Claude Simard dit comprendre le traumatisme vécu par plusieurs membres des nations autochtones, mais il s’oppose catégoriquement aux méthodes employées par les acteurs du mouvement «décolonial». «Il n’y a rien de plus antipédagogique et de plus dévastateur que les index et les autodafés», réagit le professeur, pour qui cette entreprise va à l’encontre même de la mission éducatrice de l’école:
«Empêcher les jeunes de lire des livres de différentes époques et de divers horizons au nom d’une morale intransigeante conduit à leur imposer une pensée unique et à les habituer à se conformer servilement aux normes du groupe dominant. On ne peut former des citoyens libres qu’en amenant les jeunes à développer leur intelligence et leur jugement par la confrontation d’une pluralité de points de vue», poursuit l’ex-doyen de la Faculté des sciences de l’éducation de l’Université Laval.
Le Conseil scolaire catholique Providence chapeaute trente écoles en Ontario (23 primaires et 7 secondaires), ces établissements accueillent en tout 10.000 élèves.
«La glorification des Premières Nations conduit à des dérives»
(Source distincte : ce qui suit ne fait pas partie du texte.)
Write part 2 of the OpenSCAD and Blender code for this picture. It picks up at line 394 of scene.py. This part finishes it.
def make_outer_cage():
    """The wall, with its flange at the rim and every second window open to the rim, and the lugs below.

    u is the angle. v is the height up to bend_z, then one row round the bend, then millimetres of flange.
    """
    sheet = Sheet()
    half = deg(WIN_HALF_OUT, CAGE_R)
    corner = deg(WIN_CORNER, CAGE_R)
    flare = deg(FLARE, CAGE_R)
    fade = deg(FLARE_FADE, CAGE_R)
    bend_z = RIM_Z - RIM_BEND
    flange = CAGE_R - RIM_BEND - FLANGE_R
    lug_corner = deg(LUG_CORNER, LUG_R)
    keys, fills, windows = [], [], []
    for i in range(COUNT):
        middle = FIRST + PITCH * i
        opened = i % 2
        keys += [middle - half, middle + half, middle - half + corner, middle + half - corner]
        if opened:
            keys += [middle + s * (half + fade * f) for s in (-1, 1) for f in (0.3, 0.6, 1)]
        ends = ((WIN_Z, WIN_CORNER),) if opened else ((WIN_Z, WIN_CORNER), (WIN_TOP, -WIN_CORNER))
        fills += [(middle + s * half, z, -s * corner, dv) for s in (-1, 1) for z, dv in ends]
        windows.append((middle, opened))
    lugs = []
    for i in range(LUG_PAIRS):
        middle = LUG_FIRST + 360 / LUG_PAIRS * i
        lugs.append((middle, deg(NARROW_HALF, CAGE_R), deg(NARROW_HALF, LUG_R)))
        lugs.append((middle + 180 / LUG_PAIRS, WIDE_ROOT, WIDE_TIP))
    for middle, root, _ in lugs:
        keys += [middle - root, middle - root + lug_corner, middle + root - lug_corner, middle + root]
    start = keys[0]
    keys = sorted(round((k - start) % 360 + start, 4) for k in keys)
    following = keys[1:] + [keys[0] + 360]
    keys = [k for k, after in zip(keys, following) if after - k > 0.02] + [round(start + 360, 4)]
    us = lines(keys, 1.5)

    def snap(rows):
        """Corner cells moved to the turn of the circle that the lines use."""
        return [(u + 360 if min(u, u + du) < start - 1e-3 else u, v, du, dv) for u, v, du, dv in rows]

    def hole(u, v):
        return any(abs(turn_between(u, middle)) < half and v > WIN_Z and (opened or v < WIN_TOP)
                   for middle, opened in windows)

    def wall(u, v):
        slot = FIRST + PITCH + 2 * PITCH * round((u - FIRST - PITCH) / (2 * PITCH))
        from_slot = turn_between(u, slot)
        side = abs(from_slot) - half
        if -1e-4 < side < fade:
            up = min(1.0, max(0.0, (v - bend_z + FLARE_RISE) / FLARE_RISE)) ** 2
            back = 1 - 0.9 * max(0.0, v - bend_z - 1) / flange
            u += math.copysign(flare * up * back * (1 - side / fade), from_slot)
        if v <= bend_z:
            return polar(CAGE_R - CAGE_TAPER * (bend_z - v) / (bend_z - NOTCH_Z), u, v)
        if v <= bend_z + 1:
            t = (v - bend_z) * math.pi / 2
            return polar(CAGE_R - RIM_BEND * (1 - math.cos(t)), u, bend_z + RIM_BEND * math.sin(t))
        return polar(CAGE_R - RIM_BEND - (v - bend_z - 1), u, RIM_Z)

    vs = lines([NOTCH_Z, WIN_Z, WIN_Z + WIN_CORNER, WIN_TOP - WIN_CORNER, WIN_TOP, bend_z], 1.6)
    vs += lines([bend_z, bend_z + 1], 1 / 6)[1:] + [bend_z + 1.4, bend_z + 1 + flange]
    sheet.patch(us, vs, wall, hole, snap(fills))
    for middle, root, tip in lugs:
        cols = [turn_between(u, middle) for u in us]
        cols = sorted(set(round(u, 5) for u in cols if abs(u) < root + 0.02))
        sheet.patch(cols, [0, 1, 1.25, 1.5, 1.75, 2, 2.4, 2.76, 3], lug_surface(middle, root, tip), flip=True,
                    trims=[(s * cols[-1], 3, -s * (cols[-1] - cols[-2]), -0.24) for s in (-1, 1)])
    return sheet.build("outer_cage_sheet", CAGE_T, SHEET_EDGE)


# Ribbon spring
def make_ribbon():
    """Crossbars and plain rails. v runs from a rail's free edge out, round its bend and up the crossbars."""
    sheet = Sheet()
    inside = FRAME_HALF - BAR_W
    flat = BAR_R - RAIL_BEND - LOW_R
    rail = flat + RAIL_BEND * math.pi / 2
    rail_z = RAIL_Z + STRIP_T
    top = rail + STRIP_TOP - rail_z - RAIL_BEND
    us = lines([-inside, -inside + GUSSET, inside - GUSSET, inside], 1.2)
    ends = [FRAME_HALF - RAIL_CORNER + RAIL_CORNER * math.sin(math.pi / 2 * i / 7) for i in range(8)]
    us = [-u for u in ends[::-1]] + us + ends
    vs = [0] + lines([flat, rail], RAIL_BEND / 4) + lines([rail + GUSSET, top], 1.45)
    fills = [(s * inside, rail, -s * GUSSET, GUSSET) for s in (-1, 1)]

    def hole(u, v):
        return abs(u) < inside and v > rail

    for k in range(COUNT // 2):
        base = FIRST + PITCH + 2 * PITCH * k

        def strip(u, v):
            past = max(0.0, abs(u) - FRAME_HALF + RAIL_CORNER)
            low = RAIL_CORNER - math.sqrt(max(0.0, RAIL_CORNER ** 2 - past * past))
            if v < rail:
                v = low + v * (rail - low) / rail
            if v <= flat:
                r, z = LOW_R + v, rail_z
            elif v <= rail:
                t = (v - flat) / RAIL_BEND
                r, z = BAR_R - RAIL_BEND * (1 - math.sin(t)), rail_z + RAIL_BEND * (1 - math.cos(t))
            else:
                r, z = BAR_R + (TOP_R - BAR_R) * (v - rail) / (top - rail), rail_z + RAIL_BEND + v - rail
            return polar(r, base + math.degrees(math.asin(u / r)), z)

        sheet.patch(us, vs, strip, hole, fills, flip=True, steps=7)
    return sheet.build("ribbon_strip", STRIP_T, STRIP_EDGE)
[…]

Se présentant comme une «gardienne du savoir autochtone», l’une des principales responsables du projet de retrait de livres, Suzy Kies, est coprésidente de la Commission autochtone du Parti libéral du Canada, formation dont le chef est le Premier ministre fédéral, Justin Trudeau. Le 8 septembre, le réseau Radio-Canada a révélé que Mme Kies ne pouvait être considérée comme une femme autochtone en vertu de divers critères officiels, ce qui ajoute à la polémique. Pour Claude Simard, cette imposture montre aussi le caractère idéologique du «vertuisme social actuel»:
«Le wokisme se mêle ici au courant décolonial qui entend lutter contre une décolonisation incomplète des peuples, notamment d’Amérique. Mais la glorification aveugle des Premières Nations conduit à des dérives comme celle de l’autodafé ontarien. Quand on entend l’instigatrice de cette purge littéraire, Suzy Kies, déclarer qu’un livre sur les autochtones doit être écrit ou du moins supervisé par un autochtone, on ne peut s’empêcher de voir un racisme inversé», analyse-t-il.
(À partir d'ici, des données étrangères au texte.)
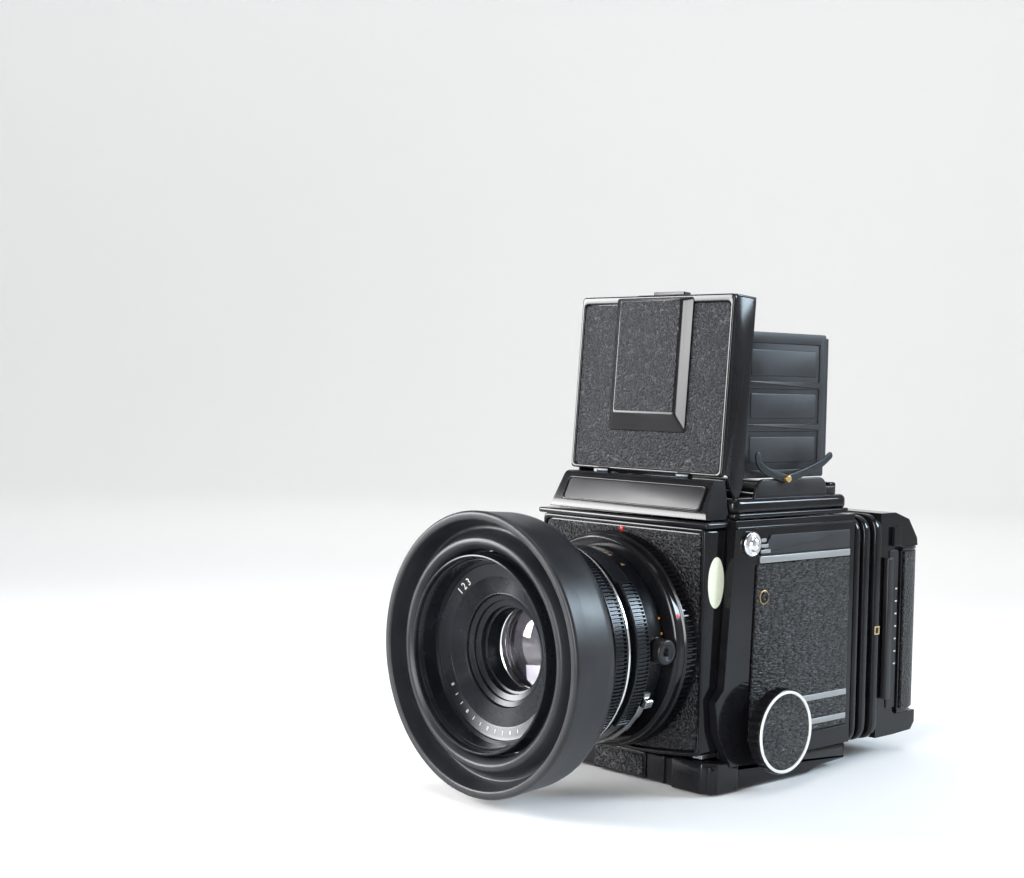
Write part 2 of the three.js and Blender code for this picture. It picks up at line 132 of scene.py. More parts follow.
def bump(tree, shader, height, strength, distance):
    node = place(tree, "ShaderNodeBump")
    node.inputs["Strength"].default_value = strength
    node.inputs["Distance"].default_value = distance
    tree.links.new(height, node.inputs["Height"])
    tree.links.new(node.outputs["Normal"], shader.inputs["Normal"])


def paint(name, color, roughness, spread, grain, depth, metallic=0.0, coat=0.0, shine=0.3):
    """Sprayed paint: orange peel from fine noise, handling marks from broad noise."""
    look, tree, shader = new_look(name, color, roughness, metallic)
    shader.inputs["Specular IOR Level"].default_value = shine
    shader.inputs["Coat Weight"].default_value = coat
    shader.inputs["Coat Roughness"].default_value = 0.12
    broad = noise(tree, 45, 5)
    tree.links.new(ramp(tree, broad, roughness - spread, roughness + spread), shader.inputs["Roughness"])
    lift = tuple(min(1.0, c * 1.7 + 0.004) for c in color)
    tree.links.new(tint(tree, ramp(tree, broad, 0, 1), color, lift), shader.inputs["Base Color"])
    bump(tree, shader, noise(tree, grain, 2), 0.25, depth)
    return look


def leatherette(name, color, roughness, cell, depth, stretch=(1, 1, 1)):
    """Pebbled covering: rounded cells split by creases, with finer grain on top; the colour darkens into
    the creases as painted shade.
    """
    look, tree, shader = new_look(name, color, roughness)
    shader.inputs["Specular IOR Level"].default_value = 0.42
    mapping = place(tree, "ShaderNodeMapping")
    mapping.inputs["Scale"].default_value = stretch
    tree.links.new(object_coords(tree), mapping.inputs["Vector"])
    coords = mapping.outputs["Vector"]
    wander = place(tree, "ShaderNodeTexNoise")
    wander.inputs["Scale"].default_value = cell * 0.7
    tree.links.new(coords, wander.inputs["Vector"])
    mix = place(tree, "ShaderNodeMix", data_type="VECTOR")
    mix.inputs[0].default_value = 0.0011
    tree.links.new(coords, mix.inputs[4])
    tree.links.new(wander.outputs["Color"], mix.inputs[5])
    cells = place(tree, "ShaderNodeTexVoronoi", feature="SMOOTH_F1")
    cells.inputs["Scale"].default_value = cell
    cells.inputs["Smoothness"].default_value = 0.35
    tree.links.new(mix.outputs[1], cells.inputs["Vector"])
    pebble = ramp(tree, cells.outputs["Distance"], 1, 0, 0.05, 0.75)
    fine = noise(tree, cell * 2.6, 3, coords)
    total = place(tree, "ShaderNodeMath", operation="MULTIPLY_ADD")
    total.inputs[1].default_value = 0.35
    tree.links.new(fine, total.inputs[0])
    tree.links.new(pebble, total.inputs[2])
    bump(tree, shader, total.outputs[0], 0.9, depth)
    # painted shade: the colour falls to 45% in the creases between cells, where the pebble mask is low
    painted_crease_shade = tuple(c * 0.45 for c in color)
    tree.links.new(tint(tree, pebble, painted_crease_shade, color), shader.inputs["Base Color"])
    tree.links.new(ramp(tree, fine, roughness - 0.08, roughness + 0.1), shader.inputs["Roughness"])
    return look


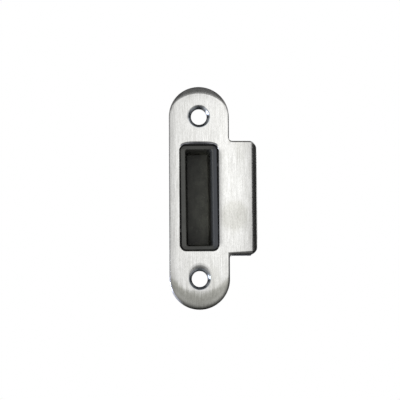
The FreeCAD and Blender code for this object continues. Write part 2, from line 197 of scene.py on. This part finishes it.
# Painted shade, darker and cooler, on the rim's right side
RIM_RIGHT_PAINTED_SHADE = (0.029, 0.031, 0.035, 1.0)
FLOOR_TONES = ((0.052, 0.054, 0.043, 1.0), (0.135, 0.138, 0.11, 1.0))
WALL_TONE = (0.031, 0.032, 0.0325, 1.0)
DUST_TONE = (0.22, 0.22, 0.19, 1.0)
PLASTIC_ROUGHNESS = 0.5
PLASTIC_GLOSS = 0.4
PLASTIC_CLOUD_GRAIN = (260.0, 5.0, 0.6)
PLASTIC_GRAIN = (4000.0, 2.0, 0.5)
PLASTIC_BUMP = (0.2, 0.00003)
DUST_GRAIN = (2600.0, 0.0, 0.5)
DUST_DEPTH = ((-0.0010, 0.0), (0.0085, 1.0), (0.0101, 1.0), (0.0106, 0.0))
INSIDE_ACROSS = ((0.0048, 1.0), (0.0052, 0.0))
INSIDE_TALL = ((0.0176, 1.0), (0.0180, 0.0))
DUST_SPECKS = ((0.0, 0.0), (0.76, 0.0), (0.8, 0.6), (1.0, 0.6))
FLOOR_SHADE_ACROSS = ((-0.0048, 0.09), (-0.0040, 0.2), (-0.0030, 0.44), (-0.0018, 0.56), (0.0003, 0.74),
                      (0.0020, 1.0))
FLOOR_SHADE_UP = ((-0.0165, 0.47), (-0.0095, 0.95), (-0.0055, 1.0), (0.0, 0.9), (0.0040, 0.8),
                  (0.0160, 0.78))
RIM_SHADE_ENDS = ((0.0174, 1.0), (0.0180, 0.68))
RIM_RIGHT = ((0.0046, 0.0), (0.0056, 1.0))
WALL_ACROSS = ((0.0030, 0.0), (0.0034, 0.7), (0.0047, 1.0), (0.0050, 1.0), (0.0053, 0.0))
WALL_DEEP = ((-0.0017, 0.0), (-0.0013, 1.0), (0.0060, 0.9), (0.0095, 0.0))
NECK_WIDTH = 0.0062
NECK_HEIGHT = 0.0190
GAP_SHARE = ((0.0, 0.0), (0.0002, 1.0))
GAP_SHADE = ((-0.0014, 1.0), (-0.0010, 0.15), (0.0004, 0.15), (0.0008, 1.0))

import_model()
cad_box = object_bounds()


class Nodes:
    """A small helper that adds and links shader nodes."""

    def __init__(self, tree):
        self.tree = tree

    def add(self, kind, **settings):
        node = self.tree.nodes.new(kind)
        for key, value in settings.items():
            if key in node.inputs:
                node.inputs[key].default_value = value
            else:
                setattr(node, key, value)
        return node

    def link(self, source, output, target, socket):
        self.tree.links.new(source.outputs[output], target.inputs[socket])


def empty_material(name, kind="ShaderNodeBsdfPrincipled"):
    """A material with only a surface shader and its output."""
    material = bpy.data.materials.new(name)
    material.use_nodes = True
    material.node_tree.nodes.clear()
    nodes = Nodes(material.node_tree)
    shader = nodes.add(kind)
    output = nodes.add("ShaderNodeOutputMaterial")
    nodes.link(shader, 0, output, "Surface")
    return material, nodes, shader


def axes(nodes, place):
    """The three measures of a place: across, deep and up."""
    split = nodes.add("ShaderNodeSeparateXYZ")
    nodes.link(place, "Object", split, "Vector")
    return split.outputs["X"], split.outputs["Y"], split.outputs["Z"]


def noise(nodes, source, output, scale, detail, roughness):
    """A noise texture, read from a place."""
    texture = nodes.add("ShaderNodeTexNoise", Scale=scale, Detail=detail, Roughness=roughness)
    nodes.link(source, output, texture, "Vector")
    return texture


def long_noise(nodes, place, size, grain, shift=(0.0, 0.0, 0.0)):
    """A noise texture with cells drawn out along the plate."""
    width, length = size
    detail, roughness = grain
    stretch = nodes.add("ShaderNodeMapping")
    stretch.inputs["Location"].default_value = shift
    stretch.inputs["Scale"].default_value = (1 / width, 1 / width, 1 / length)
    nodes.link(place, "Object", stretch, "Vector")
    return noise(nodes, stretch, "Vector", 1.0, detail, roughness)


def tones(nodes, source, pair):
    """A dark and a light tone, mixed by a texture."""
    ramp = nodes.add("ShaderNodeValToRGB")
    for element, position, colour in zip(ramp.color_ramp.elements, TONE_STOPS, pair):
        element.position = position
        element.color = colour
    nodes.link(source, "Fac", ramp, "Fac")
    return ramp.outputs["Color"]


def add_bump(nodes, shader, source, strength, distance):
    """A fine relief, made by a texture."""
    bump = nodes.add("ShaderNodeBump", Strength=strength, Distance=distance)
    nodes.link(source, "Fac", bump, "Height")
    nodes.link(bump, "Normal", shader, "Normal")


def multiply(nodes, first, *others):
    """Colours multiplied together."""
    product = first
    for colour in others:
        mix = nodes.add("ShaderNodeMix", data_type="RGBA", blend_type="MULTIPLY")
        mix.inputs["Factor"].default_value = 1.0
        nodes.tree.links.new(product, mix.inputs[MIX_FIRST])
        nodes.tree.links.new(colour, mix.inputs[MIX_SECOND])
        product = mix.outputs[MIX_RESULT]
    return product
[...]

Questionné par les médias durant sa tournée électorale, Justin Trudeau a affirmé qu’il ne revenait pas à l’État central «de gérer des décisions des commissions scolaires». «Au niveau personnel, je ne suis jamais d’accord avec le fait de brûler des livres, mais il faut aussi se souvenir que ce n’est pas à moi, ce n’est pas aux non-autochtones de dire aux autochtones comment ils devraient se sentir ou comment ils devraient agir pour avancer la réconciliation», a déclaré le Premier ministre sortant.
Une attitude conciliante qui tranche avec le point de vue du Premier ministre québécois sur le sujet, François Legault:
«Pour moi, brûler des livres, c’est un acte atroce», a quant à lui opposé le chef d’État de centre.
Selon Claude Simard, aucun chef de parti fédéral ne s’est suffisamment montré ferme envers le conseil scolaire et le ministère de l’Éducation de l’Ontario, lequel l’a appuyé dans certaines démarches: «Par souci de bien-pensance, surtout en période électorale, aucun des chefs dans la course n’a vraiment eu en fait le courage de dénoncer le caractère totalitaire de l’autodafé ontarien et de proposer une analyse critique des dérives du milieu scolaire canadien», déplore l’ex-enseignant.
Dans l’embarras et sous la pression, le Conseil scolaire catholique Providence a annoncé le 8 septembre qu’il suspendait le retrait et la destruction de livres. La direction du conseil s’est également dite «troublée et inquiète» d’apprendre que Suzy Kies n’était pas amérindienne à part entière:
«Le Conseil scolaire catholique Providence croyait fermement les affirmations de Suzy Kies lorsqu’elle disait être autochtone de la Confédération des Wbanakis et du clan de la Tortue», a déclaré la porte-parole de l’organisation, Lyne Cossette.